__Data lines__:
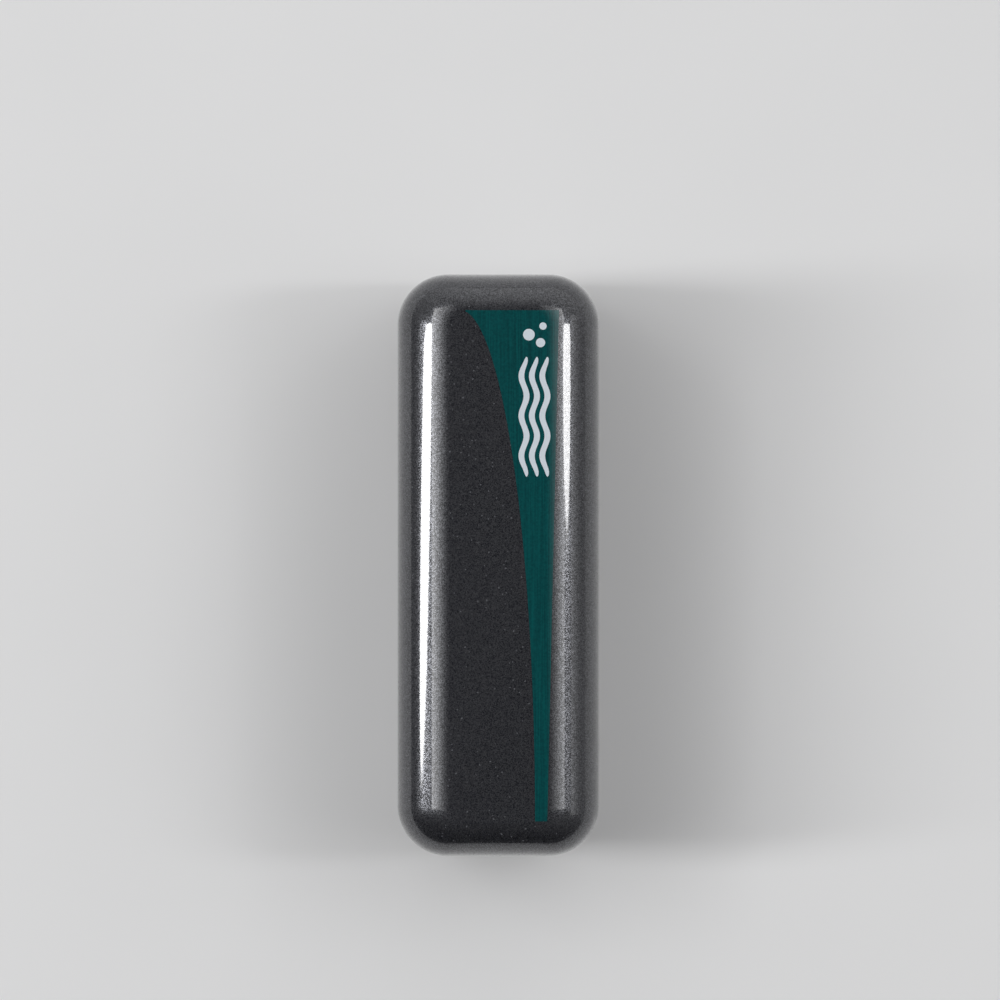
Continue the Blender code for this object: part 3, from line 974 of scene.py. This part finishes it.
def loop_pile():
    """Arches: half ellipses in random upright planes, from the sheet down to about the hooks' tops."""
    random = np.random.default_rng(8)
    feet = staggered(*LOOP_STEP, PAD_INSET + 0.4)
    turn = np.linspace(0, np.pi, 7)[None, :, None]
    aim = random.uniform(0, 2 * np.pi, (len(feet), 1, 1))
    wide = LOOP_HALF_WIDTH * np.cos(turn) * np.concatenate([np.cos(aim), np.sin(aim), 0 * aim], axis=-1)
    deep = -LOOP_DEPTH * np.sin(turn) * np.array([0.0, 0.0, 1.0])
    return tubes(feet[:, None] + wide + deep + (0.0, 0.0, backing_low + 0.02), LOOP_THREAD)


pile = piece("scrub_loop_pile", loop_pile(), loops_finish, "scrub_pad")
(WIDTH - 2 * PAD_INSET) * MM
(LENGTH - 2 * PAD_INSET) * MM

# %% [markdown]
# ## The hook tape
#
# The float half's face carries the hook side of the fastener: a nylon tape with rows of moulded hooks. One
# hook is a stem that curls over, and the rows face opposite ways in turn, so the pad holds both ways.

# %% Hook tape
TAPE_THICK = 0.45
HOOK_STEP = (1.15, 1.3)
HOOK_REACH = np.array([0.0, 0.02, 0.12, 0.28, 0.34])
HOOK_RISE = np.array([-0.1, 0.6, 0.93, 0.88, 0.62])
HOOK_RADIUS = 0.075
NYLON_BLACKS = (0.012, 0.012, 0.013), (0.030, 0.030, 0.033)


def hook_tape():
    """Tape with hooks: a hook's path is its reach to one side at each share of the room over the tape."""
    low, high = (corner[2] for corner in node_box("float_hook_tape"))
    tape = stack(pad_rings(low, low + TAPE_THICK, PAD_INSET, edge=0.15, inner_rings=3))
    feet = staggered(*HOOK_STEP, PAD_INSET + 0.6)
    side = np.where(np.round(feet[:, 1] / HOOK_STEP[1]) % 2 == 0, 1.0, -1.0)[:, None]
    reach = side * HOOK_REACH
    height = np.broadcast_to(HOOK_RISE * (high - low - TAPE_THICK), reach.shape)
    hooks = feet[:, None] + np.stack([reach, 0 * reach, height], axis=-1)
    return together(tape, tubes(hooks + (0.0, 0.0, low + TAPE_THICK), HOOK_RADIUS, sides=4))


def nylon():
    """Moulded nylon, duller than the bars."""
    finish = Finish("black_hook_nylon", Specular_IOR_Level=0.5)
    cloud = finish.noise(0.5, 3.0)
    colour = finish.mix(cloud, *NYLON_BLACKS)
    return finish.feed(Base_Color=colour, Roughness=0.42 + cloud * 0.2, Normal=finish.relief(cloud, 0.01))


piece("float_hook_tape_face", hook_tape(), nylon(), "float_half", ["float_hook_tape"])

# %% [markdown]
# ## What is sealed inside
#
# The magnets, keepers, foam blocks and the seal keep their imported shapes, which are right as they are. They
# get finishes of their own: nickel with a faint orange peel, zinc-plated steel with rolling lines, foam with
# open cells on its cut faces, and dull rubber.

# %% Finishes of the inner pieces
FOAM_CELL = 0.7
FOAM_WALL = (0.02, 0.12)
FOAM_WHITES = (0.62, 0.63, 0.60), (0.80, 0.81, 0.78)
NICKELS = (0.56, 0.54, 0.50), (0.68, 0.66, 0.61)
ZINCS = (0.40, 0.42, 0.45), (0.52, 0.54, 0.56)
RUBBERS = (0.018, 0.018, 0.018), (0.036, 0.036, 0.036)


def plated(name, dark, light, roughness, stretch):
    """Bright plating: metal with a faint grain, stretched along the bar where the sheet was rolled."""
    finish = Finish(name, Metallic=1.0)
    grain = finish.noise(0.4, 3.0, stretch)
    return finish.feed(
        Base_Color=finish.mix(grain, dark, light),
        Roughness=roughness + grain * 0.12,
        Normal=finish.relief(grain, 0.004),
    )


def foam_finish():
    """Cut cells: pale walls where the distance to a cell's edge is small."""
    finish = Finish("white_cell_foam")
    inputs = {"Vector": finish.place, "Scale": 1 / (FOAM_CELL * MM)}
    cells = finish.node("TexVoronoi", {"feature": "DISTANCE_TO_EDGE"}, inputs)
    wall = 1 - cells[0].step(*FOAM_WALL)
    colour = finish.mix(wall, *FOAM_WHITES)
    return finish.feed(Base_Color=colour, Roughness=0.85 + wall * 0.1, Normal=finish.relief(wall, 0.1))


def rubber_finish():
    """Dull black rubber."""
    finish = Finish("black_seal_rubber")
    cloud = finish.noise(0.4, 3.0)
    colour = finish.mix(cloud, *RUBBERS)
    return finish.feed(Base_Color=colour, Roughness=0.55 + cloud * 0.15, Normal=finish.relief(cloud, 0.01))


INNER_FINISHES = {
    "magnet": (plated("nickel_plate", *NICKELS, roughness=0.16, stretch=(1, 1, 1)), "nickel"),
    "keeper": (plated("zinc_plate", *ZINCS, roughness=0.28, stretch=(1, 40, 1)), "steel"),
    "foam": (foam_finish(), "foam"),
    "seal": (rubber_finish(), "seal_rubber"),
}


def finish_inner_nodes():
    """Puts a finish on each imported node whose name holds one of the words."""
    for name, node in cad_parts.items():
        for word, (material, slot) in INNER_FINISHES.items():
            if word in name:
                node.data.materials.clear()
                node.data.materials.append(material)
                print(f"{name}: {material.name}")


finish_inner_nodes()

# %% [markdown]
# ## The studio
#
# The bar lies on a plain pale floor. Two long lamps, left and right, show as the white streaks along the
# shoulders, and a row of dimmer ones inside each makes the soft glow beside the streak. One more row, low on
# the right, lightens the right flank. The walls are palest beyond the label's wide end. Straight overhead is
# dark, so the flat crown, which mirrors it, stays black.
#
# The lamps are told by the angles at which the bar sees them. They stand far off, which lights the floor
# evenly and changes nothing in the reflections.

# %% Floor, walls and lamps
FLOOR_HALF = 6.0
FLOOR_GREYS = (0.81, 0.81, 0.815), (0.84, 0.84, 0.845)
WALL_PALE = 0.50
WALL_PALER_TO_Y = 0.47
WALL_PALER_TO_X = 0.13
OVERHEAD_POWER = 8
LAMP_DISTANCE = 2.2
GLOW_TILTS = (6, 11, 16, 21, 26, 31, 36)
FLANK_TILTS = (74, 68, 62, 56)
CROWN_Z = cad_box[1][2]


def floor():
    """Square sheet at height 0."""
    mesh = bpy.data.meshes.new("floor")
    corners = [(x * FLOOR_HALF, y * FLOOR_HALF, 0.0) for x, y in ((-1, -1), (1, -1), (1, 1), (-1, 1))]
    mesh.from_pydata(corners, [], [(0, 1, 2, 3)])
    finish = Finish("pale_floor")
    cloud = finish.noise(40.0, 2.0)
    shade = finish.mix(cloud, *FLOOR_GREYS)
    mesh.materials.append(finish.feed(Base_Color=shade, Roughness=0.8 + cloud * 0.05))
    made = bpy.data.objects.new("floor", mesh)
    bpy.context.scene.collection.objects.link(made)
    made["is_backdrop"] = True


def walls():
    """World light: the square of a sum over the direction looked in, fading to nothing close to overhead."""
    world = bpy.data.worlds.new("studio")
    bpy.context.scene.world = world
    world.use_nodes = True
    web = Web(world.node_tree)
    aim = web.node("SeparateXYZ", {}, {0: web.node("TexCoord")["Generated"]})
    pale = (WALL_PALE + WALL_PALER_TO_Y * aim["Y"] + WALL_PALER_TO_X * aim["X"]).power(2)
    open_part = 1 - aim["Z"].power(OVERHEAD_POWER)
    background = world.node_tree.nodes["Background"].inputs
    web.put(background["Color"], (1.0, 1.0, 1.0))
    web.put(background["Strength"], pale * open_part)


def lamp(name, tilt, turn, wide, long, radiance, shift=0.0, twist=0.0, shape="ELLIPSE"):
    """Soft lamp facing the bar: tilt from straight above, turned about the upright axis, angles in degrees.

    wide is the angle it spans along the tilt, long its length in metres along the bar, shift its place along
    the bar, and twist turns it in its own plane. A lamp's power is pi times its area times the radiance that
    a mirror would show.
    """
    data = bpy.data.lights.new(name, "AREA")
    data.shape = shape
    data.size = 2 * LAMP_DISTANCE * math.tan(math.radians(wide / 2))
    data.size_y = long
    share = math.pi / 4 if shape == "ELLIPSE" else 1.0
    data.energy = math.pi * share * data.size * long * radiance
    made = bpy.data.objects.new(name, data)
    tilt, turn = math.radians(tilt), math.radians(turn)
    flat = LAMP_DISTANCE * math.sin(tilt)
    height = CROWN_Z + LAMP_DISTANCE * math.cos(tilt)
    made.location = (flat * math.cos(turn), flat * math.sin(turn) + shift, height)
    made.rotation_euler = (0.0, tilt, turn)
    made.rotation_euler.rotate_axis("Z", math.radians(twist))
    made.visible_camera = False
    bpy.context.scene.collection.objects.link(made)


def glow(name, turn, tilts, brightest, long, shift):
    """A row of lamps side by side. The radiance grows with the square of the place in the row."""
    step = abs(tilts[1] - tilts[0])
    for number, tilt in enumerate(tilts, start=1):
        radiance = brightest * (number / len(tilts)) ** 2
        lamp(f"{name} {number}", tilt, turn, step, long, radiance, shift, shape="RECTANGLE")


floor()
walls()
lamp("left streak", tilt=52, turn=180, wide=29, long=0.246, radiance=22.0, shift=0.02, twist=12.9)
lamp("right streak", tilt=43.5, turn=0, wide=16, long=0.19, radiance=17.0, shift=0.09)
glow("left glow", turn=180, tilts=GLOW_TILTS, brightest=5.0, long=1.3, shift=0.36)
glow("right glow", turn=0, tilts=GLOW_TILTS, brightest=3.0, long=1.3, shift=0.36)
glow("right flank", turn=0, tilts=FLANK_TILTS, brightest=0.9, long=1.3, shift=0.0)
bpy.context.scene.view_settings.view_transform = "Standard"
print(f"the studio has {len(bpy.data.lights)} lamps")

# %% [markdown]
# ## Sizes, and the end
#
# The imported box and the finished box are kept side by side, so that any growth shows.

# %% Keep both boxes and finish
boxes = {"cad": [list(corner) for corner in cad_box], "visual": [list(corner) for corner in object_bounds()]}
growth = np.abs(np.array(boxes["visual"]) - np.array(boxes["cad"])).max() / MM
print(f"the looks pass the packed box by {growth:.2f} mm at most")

__Exercise instructions__:
For this exercise, please retype exactly the lines in the listing from the line with "# The imported" through its last line, both ends included.

__Reply to the task__:
# The imported box and the finished box are kept side by side, so that any growth shows.

# %% Keep both boxes and finish
boxes = {"cad": [list(corner) for corner in cad_box], "visual": [list(corner) for corner in object_bounds()]}
growth = np.abs(np.array(boxes["visual"]) - np.array(boxes["cad"])).max() / MM
print(f"the looks pass the packed box by {growth:.2f} mm at most")